General information only and not financial or legal advice. Align final decisions with your institution’s policies and official regulator guidance.
FAQs
How is predictive security different from rules?
Rules react to known patterns; predictive systems infer intent from weak, correlated signals like session rhythm, device familiarity, and merchant cadence. That means catching new attacks and reducing false positives because decisions consider context rather than a single threshold. The cost is operational: you must monitor drift, explain outcomes, and maintain fast rollback paths when assumptions change.
What data should a bank avoid collecting?
Avoid identity proxies that add bias without predictive lift.
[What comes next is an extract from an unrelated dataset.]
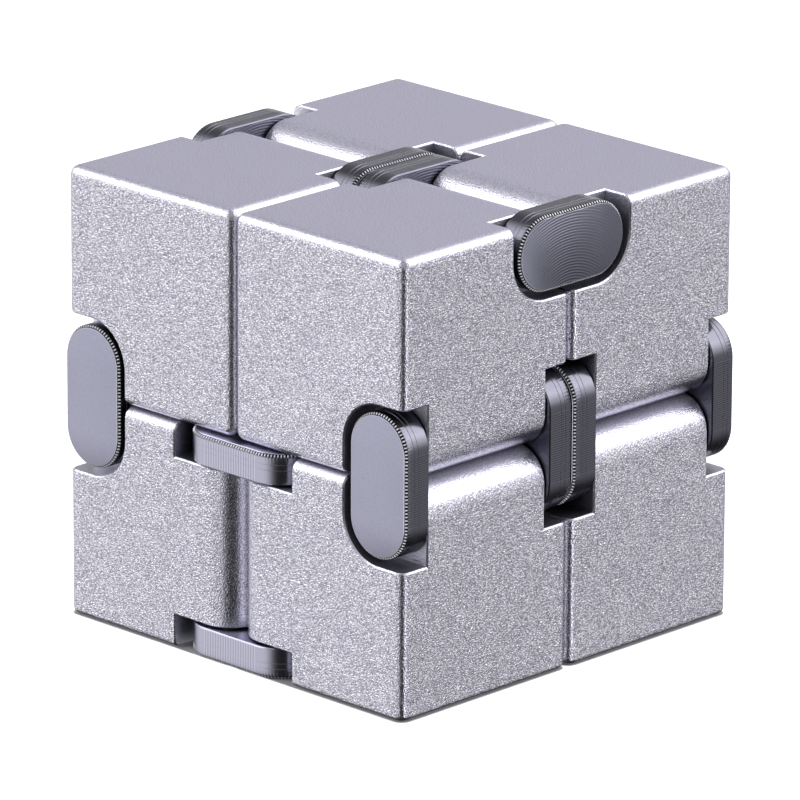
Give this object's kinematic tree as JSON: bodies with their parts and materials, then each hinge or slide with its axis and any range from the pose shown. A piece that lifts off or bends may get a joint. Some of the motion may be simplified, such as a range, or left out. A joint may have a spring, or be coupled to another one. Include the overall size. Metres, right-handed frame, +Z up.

Prefer coarse locations over raw GPS when precision does not change outcomes. Time-bound telemetry, hash where possible, and keep marketing signals strictly optional with visible controls. Minimization is not just a privacy ideal; it simplifies monitoring and reduces blast radius during incidents.
How do you measure if the model is “worth it”?
Track decline lift versus baseline, false-positive rate, step-up completion, median appeal time, and the share of decisions with in-app reasons. Add resilience metrics: the percentage of payments that continued under caps during vendor outages. Combine those with loss rate and chargeback recovery to get a full cost-benefit picture that leadership understands.
What is the safest rollback strategy?
Keep every new model behind a feature flag, define a latency budget, and set automatic thresholds for re-routing decisions to a conservative ruleset. Practice restore drills that reverse the last change in minutes. When rollbacks happen, notify affected users and offer a lightweight appeal; trust improves when recovery is transparent and quick.